York’s sons enter from one side as Clifford enters from the other. Clifford comes and kneels before the king. York says that he is the king and that Clifford should kneel down before him. Clifford says that York must be mad to say such things and is a traitor who should be executed. York’s sons, Richard and Edward, are questioned. They both side with their father. York asks the Earls of Warwick and Salisbury to be summoned. They enter with drums and soldiers and do not kneel down before the king, who is surprised.
The king asks if the old and wise Salisbury has also been misled by his son. Very much shocked to see the unexpected turn of events, the king laments that there is no faith, loyalty or truth in the world. Salisbury replies that he considers the Duke of York to be the rightful ruler of England. His allegiance to the king is broken because he thinks it is a great sin to keep such a sinful oath. A verbal duel occurs between Warwick and Clifford. Young Clifford gets ready for action and entreats his father to fight.
In this scene York emerges as the powerful leader of an army of Irish soldiers; he claims his right to the throne of England. He also aims to remove Somerset.

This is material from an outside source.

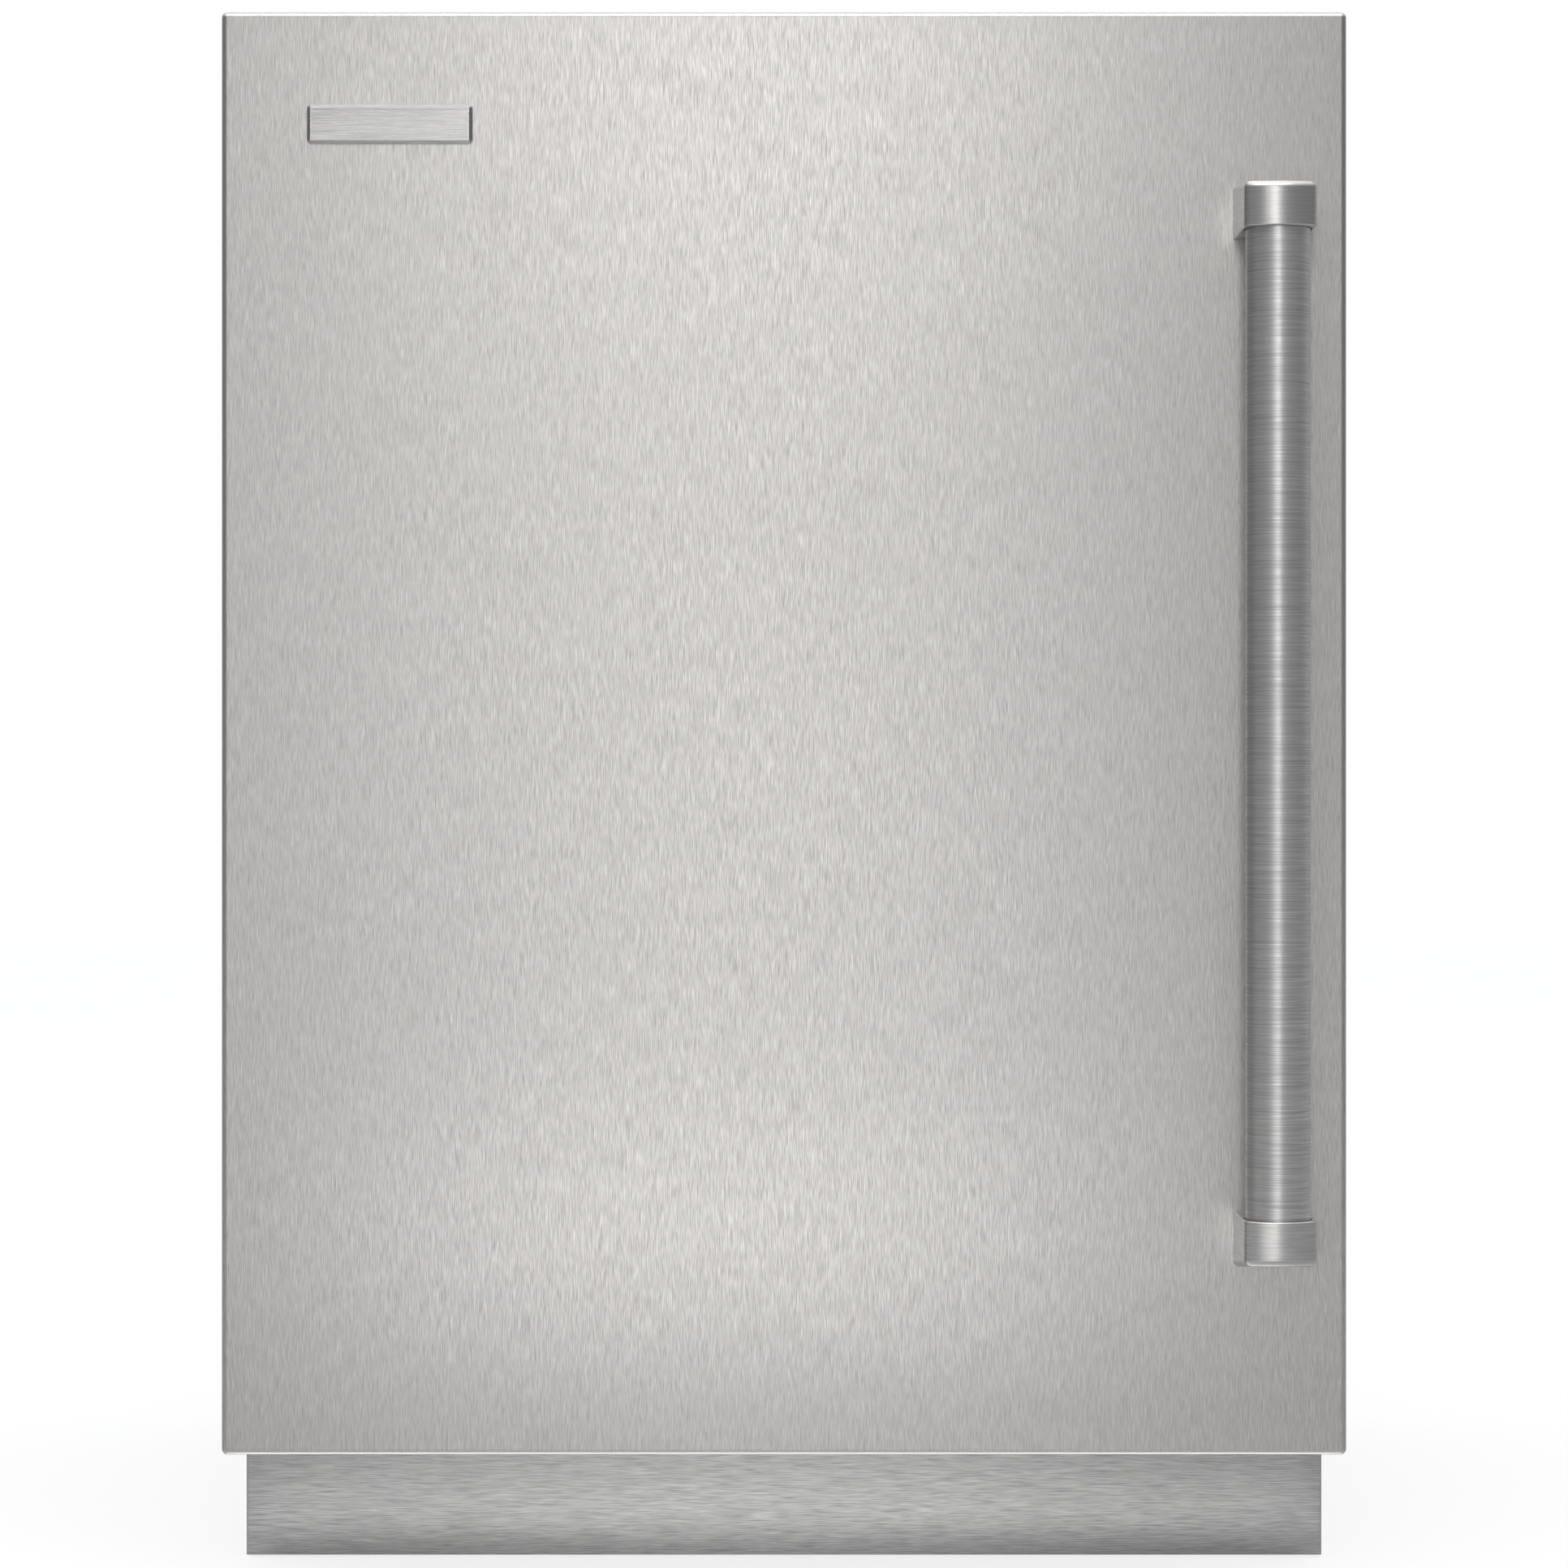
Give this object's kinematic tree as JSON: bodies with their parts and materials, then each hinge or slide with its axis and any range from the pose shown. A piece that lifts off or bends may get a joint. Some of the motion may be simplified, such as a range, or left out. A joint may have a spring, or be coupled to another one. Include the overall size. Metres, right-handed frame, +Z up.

When Buckingham arrives on the king’s behalf to inquire into York’s sudden uprising, York responds with anger. He compares himself to Ajax Telamonius, son of Telamon, who destroyed a flock of sheep, believing them to be his enemies. He was driven to this madness after Ulysses--instead of himself--was awarded Achilles’ arms. He then committed suicide. Just like Ajax, he is finding the means to vent his anger. He says the king is not at all capable in his role. He has brought this powerful army to remove the traitorous Somerset from the king. When Buckingham tells him that Somerset is a prisoner in the Tower, York readily dismisses the army and goes to King Henry.
Queen Margaret’s alliance with Somerset is revealed when she says that Somerset will never hide his head, even if a thousand Yorks come. When York sees Somerset, he delivers a furious speech to the king, who had falsely convinced him that Somerset was imprisoned, when actually he was not. The enraged York disgraces the king by saying that he is not the rightful ruler of the throne of England. York says that he himself has the qualities of Achilles’ spear. This is a reference classical mythology, according to which, Telephus, wounded with the spear of Achilles, was cured by the rust of that spear.
The king is in a desperate position when he sees that Warwick and Salisbury are against him. Desperately, he laments the lack of faith, loyalty and true love on this earth. He berates Salisbury for this hasty action, when in his old age he should act more judiciously. Warwick also joins his father and declares that York is right.